Most new websites start getting indexed within a few days to two weeks. Meaningful organic traffic from low-competition keywords typically begins appearing between months two and four. For moderate-competition keywords, three to six months of consistent SEO work is a realistic target. Highly competitive keywords in established niches can take twelve months or more. The timeline depends heavily on keyword competition, content quality, backlink building pace, and technical site health. Our full guide on how long it takes to rank on Google breaks this down by scenario.
What is the most important SEO step for a new website?
Technical SEO first, specifically making sure Google can crawl and index your site, that your sitemap is submitted, and that your site loads fast on mobile. Without this foundation, nothing else works properly. After technical health is confirmed, keyword research is the next most important step because it determines the entire direction of your content and on-page optimization.
What is the Google Sandbox and will it affect my new site?
The Google Sandbox is an observed (but not officially confirmed) phenomenon where new domains rank conservatively in their first several months regardless of content quality. It reflects the trust-building process Google uses before ranking a new domain competitively. The best response to it is simply to keep working: publish consistently, build links, maintain technical health. The Sandbox effect, if it applies to your site, resolves on its own as your domain accumulates trust signals.
Should I target long-tail keywords first on a new site?
Absolutely. New sites have no domain authority, which means they cannot compete for broad, high volume keywords dominated by established sites. Long tail keywords (specific three to five word phrases) have lower competition and are achievable for new sites within a few months. They also attract more targeted visitors with clearer intent, which means better conversion rates. Build your initial authority through long-tail wins, then expand into more competitive terms as your domain grows.
How many blog posts should I publish per month on a new site?
Four to eight quality posts per month is a strong target for most new sites. This pace is enough to build topical authority in most niches within three to six months.

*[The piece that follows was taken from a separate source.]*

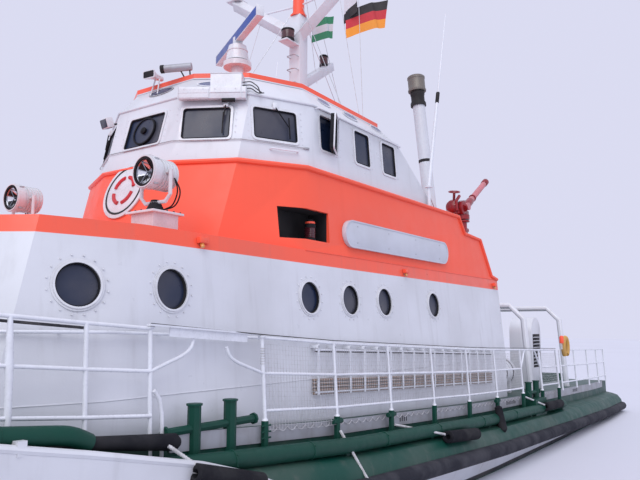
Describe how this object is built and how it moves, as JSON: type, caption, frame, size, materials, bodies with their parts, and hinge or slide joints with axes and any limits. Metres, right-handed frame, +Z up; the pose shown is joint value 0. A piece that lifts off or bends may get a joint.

Consistency matters more than volume publishing weekly is better than publishing nothing for three months and then flooding Google with twenty posts. Quality matters more than quantity, eight thorough, well researched posts will outperform fifteen thin ones every time.
Do I need backlinks to rank a new website?
Not immediately for very low-competition, long-tail queries. But for anything with real competition, backlinks eventually become necessary. A new site with no backlinks is at a structural disadvantage compared to established competitors. Start building backlinks early through local citations, guest posts, and content partnerships. Even a handful of quality, relevant backlinks from legitimate sources can meaningfully accelerate your rankings.
How do I get my new website indexed by Google faster?
Submit your XML sitemap to Google Search Console immediately after launch. Use the URL Inspection tool to request indexing for your most important pages. Build internal links so that every new page is linked from at least two or three existing pages. Earn at least one or two external backlinks pointing to your site, external links are the fastest way to prompt Googlebot to crawl a new domain. If pages are still getting crawled but not indexed, our post on crawled, currently not indexed explains the most common causes.
Should a new website use Google Ads while organic rankings are building?
Yes, if your business needs leads and revenue before organic traffic matures. Google Ads delivers immediate first-page visibility while your SEO work compounds in the background. The two channels complement each other well: Ads provide immediate traffic data and conversion testing, SEO provides long-term compounding organic traffic. Running both simultaneously is often the most effective strategy for new sites in competitive markets.
What is E-E-A-T and why does it matter for a new site?
E-E-A-T stands for Experience, Expertise, Authoritativeness, and Trustworthiness. It’s the framework Google uses to evaluate whether a site deserves to rank for a given topic. For a new site, demonstrating E-E-A-T early through real author bios, genuine about page content, trust signals like reviews and testimonials, and consistent business information across the web, builds the foundation for competitive rankings. Sites that neglect this often plateau in rankings even after doing everything else correctly.
Can I do SEO for a new website myself, or do I need an agency?
Many of the foundational steps (setting up Google Search Console and Analytics, creating a sitemap, writing optimized content, building your GBP) can be done by a motivated business owner. The more technical work (structured data, Core Web Vitals optimization, crawl budget management) and the link building strategy tend to be where professional help produces faster results. If your business is in a competitive market, investing in professional SEO from the start typically produces a faster and more durable return than learning through trial and error.